If you read the "enviro" literature, you’ll be hard-pressed
to find any problem worldwide that might not be exacerbated by the
Earth’s changing temperature. I dismiss most such claims, or at
least treat them skeptically, given that the goal of the alarmists
is obvious: to scare humanity into ceding more of our freedom and
our money to the politicians, government administrators and activist
groups that promise to save us.
Yet there is
one massive and ever-present problem that environmentalists have
not yet tied to global warming: the global financial meltdown, which
has threatened the world economy much the way supposedly melting
polar ice is supposedly shrinking polar bear habitats. This is one
crisis, however, that might actually be directly tied to global
warming. I exaggerate a bit. Actually, theoretic man-made global
warming didn’t cause the housing bubble, but land-use policies implemented,
in part, to fight global warming, do have a direct link to the housing
bubble, the subsequent deflation of that bubble and all the wreckage
that has followed.
This is the
largely untold story of the ongoing economic crisis. It’s not nearly
as far-fetched as it sounds.
We’ve all been
reading about the main causes of the economic bust. It’s elementary
economics, really. Science-fiction writer Jerry Pournelle puts it
in simple terms: "I’ve been telling you for years: you can’t
pump money into the housing market, and keep lowering the interest
rates, without creating a bubble; and eventually the bubble will
burst." Cheap money and loosened home-lending standards, pushed
by politicians who wanted to make homeownership affordable even
to people who clearly were not financially ready to buy and maintain
a house, created an unnatural demand for housing. Demand went up,
and prices soared. All Ponzi schemes come to an end, and now you’ve
got wide choices among Southern California houses that cost not
much more than a decent luxury car.
We know that.
But let’s look more closely at what happened. For example, answer
this question: Why did prices go up when demand shot up? That’s
easy. Demand exceeded supply. Now for the follow-up question: Why
didn’t supply keep up with demand? It takes awhile to build houses,
and government restrictions on land use made it far more difficult
for that new supply to be built as demand soared.
In reality,
the housing bubble did not get particularly inflated in many parts
of the country. The bubble was almost exclusively a feature in big
urbanized markets, and not just any big, urbanized markets. The
bubble was inflated mainly in those metropolitan areas – i.e., San
Francisco, San Jose, Los Angeles, Portland, Seattle, etc. – that
embrace Smart Growth, the trendy and widely implemented idea that
government should limit suburban growth (sprawl, as it is pejoratively
called) and insist that new growth be crammed into urban growth
boundaries.
"’Easy
money,’ by itself, does not explain what caused the unprecedented
housing bubble in California," writes Wendell Cox, a former
Los Angeles transportation planner and a well-known housing and
transportation consultant who battles the Smart Growth folks for
Heritage Foundation and other market-oriented think tanks. "If
‘easy money’ were the sole cause, then similar house price escalation
relative to incomes would have occurred throughout the country.

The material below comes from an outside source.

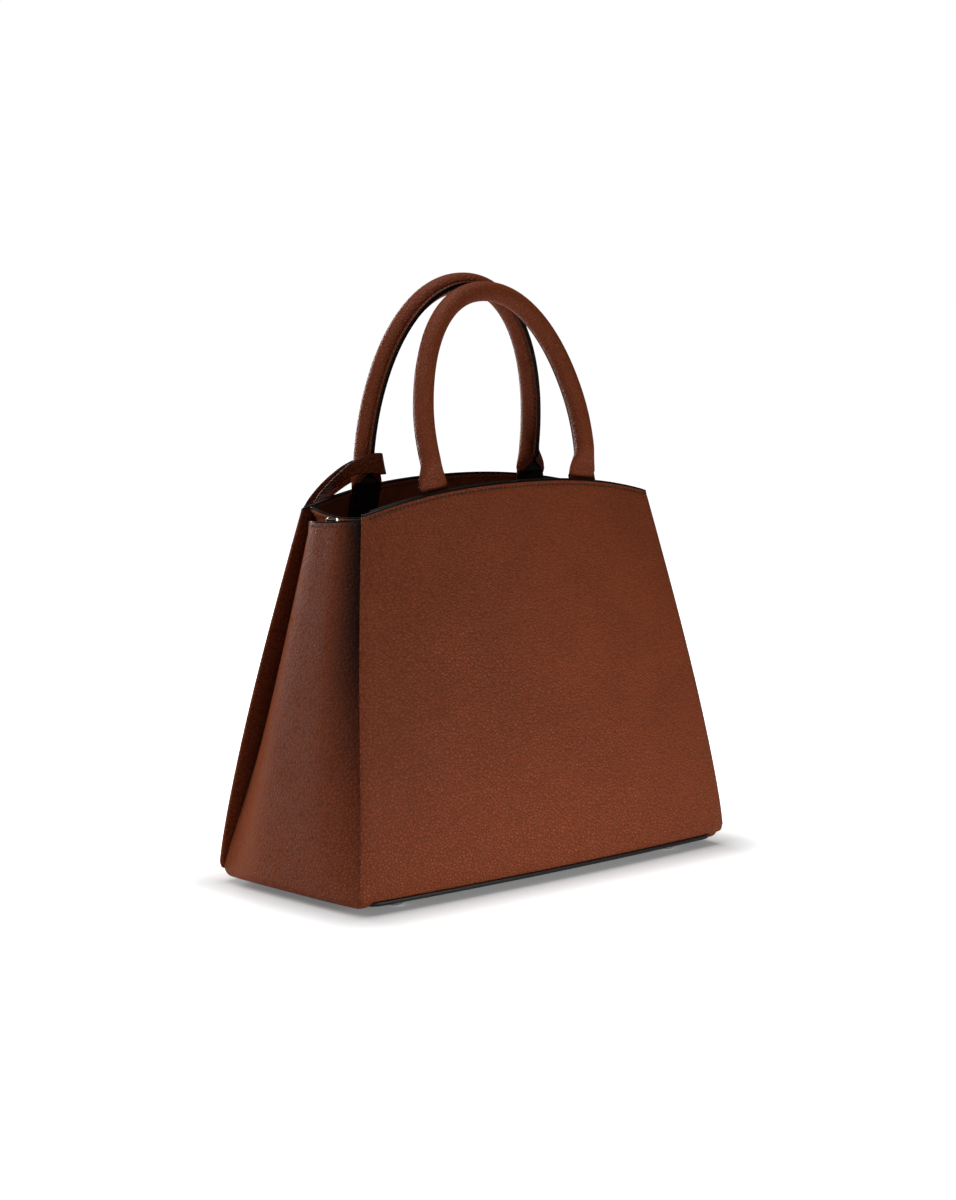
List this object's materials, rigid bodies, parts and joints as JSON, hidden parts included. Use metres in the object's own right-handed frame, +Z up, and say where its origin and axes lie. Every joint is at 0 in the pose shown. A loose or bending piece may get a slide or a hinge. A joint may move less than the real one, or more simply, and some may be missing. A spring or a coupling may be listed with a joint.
{
  "type": "handbag",
  "caption": "Structured A-line leather handbag with two rolled top handles, a snap, a zip pocket inside, strap rings and metal feet, for carrying in the hand or on the arm.",
  "frame": {"origin": "on the floor under the middle of the bag, in the plane of the four feet", "axes": "+X along the bag's width to the right as seen from its front, +Y towards its rear panel, +Z up"},
  "size_m": [0.32, 0.1494, 0.3792],
  "materials": {
    "grained_leather": "chestnut leather with a fine pebbled grain, low sheen",
    "smooth_leather": "smooth chestnut leather, matt",
    "black_leather": "black leather, painted edges",
    "lining_cloth": "brown twill lining",
    "zip_tape": "black woven tape",
    "board": "grey bonded board",
    "core_cord": "pale twisted cord",
    "polished_metal": "polished nickel",
    "plated_metal": "satin nickel plate"
  },
  "bodies": {
    "root": {"base_board": "board", "base_panel": "black_leather", "floor_lining": "lining_cloth", "front_facing": "smooth_leather", "front_left_anchor": "black_leather", "front_left_foot": "polished_metal", "front_left_washer": "plated_metal", "front_lining": "lining_cloth", "front_panel": "grained_leather", "front_right_anchor": "black_leather", "front_right_foot": "polished_metal", "front_right_washer": "plated_metal", "front_stiffener": "board", "left_gusset": "grained_leather", "left_gusset_band": "smooth_leather", "left_lining": "lining_cloth", "left_ring_tab": "grained_leather", "rear_facing": "smooth_leather", "rear_left_anchor": "black_leather", "rear_left_foot": "polished_metal", "rear_left_washer": "plated_metal", "rear_lining": "lining_cloth", "rear_panel": "grained_leather", "rear_right_anchor": "black_leather", "rear_right_foot": "polished_metal", "rear_right_washer": "plated_metal", "rear_stiffener": "board", "right_gusset": "grained_leather", "right_gusset_band": "smooth_leather", "right_lining": "lining_cloth", "right_ring_tab": "grained_leather", "slip_pocket": "lining_cloth", "snap_post": "plated_metal", "snap_socket": "plated_metal", "zip_chain": "plated_metal", "zip_pocket_pouch": "lining_cloth", "zip_tape": "zip_tape"},
    "front_handle": {"front_handle_cover": "grained_leather", "front_handle_core": "core_cord", "front_handle_left_tongue": "grained_leather", "front_handle_right_tongue": "grained_leather"},
    "rear_handle": {"rear_handle_cover": "grained_leather", "rear_handle_core": "core_cord", "rear_handle_left_tongue": "grained_leather", "rear_handle_right_tongue": "grained_leather", "tag_loop": "grained_leather"},
    "tag_strap": {"tag_strap": "grained_leather"},
    "hang_tag": {"hang_tag": "grained_leather"},
    "left_ring": {"left_ring": "polished_metal"},
    "right_ring": {"right_ring": "polished_metal"},
    "zip_slider": {"zip_slider": "plated_metal"},
    "zip_puller": {"zip_puller": "plated_metal"}
  },
  "joints": [
    {"name": "front_handle_tilt", "type": "hinge", "parent": "root", "child": "front_handle", "pos_m": [0, -0.02789, 0.25159], "axis": [1, 0, 0], "range_deg": [0, 60], "stiffness_Nm_per_rad": 0.35},
    {"name": "rear_handle_tilt", "type": "hinge", "parent": "root", "child": "rear_handle", "pos_m": [0, 0.02789, 0.25159], "axis": [-1, 0, 0], "range_deg": [0, 60], "stiffness_Nm_per_rad": 0.35},
    {"name": "tag_strap_hang", "type": "hinge", "parent": "rear_handle", "child": "tag_strap", "pos_m": [-0.06808, 0.02952, 0.26055], "axis": [-1, 0, 0], "range_deg": [-60, 0]},
    {"name": "tag_flip", "type": "hinge", "parent": "tag_strap", "child": "hang_tag", "pos_m": [-0.09897, 0.05169, 0.21559], "axis": [1, 0, 0], "range_deg": [0, 25]},
    {"name": "left_ring_tilt", "type": "hinge", "parent": "root", "child": "left_ring", "pos_m": [-0.12434, 0, 0.22473], "axis": [0, -1, 0], "range_deg": [-5, 9]},
    {"name": "right_ring_tilt", "type": "hinge", "parent": "root", "child": "right_ring", "pos_m": [0.12434, 0, 0.22473], "axis": [0, 1, 0], "range_deg": [-5, 9]},
    {"name": "zip_slide", "type": "slide", "parent": "root", "child": "zip_slider", "axis": [-1, 0, 0], "range_m": [0, 0.129]},
    {"name": "zip_puller_swing", "type": "hinge", "parent": "zip_slider", "child": "zip_puller", "pos_m": [0.0645, 0.0332, 0.182], "axis": [0, -0.9813, -0.1925], "range_deg": [-70, 70]}
  ],
  "couplings": [
    {"joint": "tag_strap_hang", "follows": "rear_handle_tilt", "ratio": -1}
  ]
}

Take, for example, Atlanta, Dallas-Fort Worth and Houston. These
are the three fastest-growing metropolitan areas in the developed
world … . Since 2000, these metropolitan areas have grown from three
to 15 times as fast as Los Angeles, San Francisco, San Diego and
San Jose. … This is where the demand would have been expected to
produce the bubble. But it did not. House prices remained at or
near historic norms and average house prices rose one-tenth that
of the California coastal metropolitan areas."
I heard Cox
last week at the American Dream Coalition conference in Bellevue,
Wash. (I spoke on local Smart Growth initiatives, and Cox offered
a presentation via satellite from Paris). He noted that even economist
and New York Times columnist Paul Krugman agrees that land rationing
causes home-price increases. In fact, it’s so obvious, I’m surprised
a liberal Nobel Prize winner, as Krugman is, would recognize as
much.
Don’t
get caught up in the politics of it, though. Think economically,
in terms of any product you choose. Let’s say money became available
to virtually anyone to buy a new car, but that carmakers weren’t
able to build many new cars to fulfill the demand. Car prices would
go up and up. The same thing would happen with anything. Remember
the short-lived bubble for – it’s hard to believe, but true – "scarce"
Beanie Babies?
I looked at
home-price data for some decent-size Midwestern cities over the
period of bubble and bust that we experienced in California. The
trend line was shocking – prices went up steadily but modestly year
after year. In California markets, the prices spiked and then fell.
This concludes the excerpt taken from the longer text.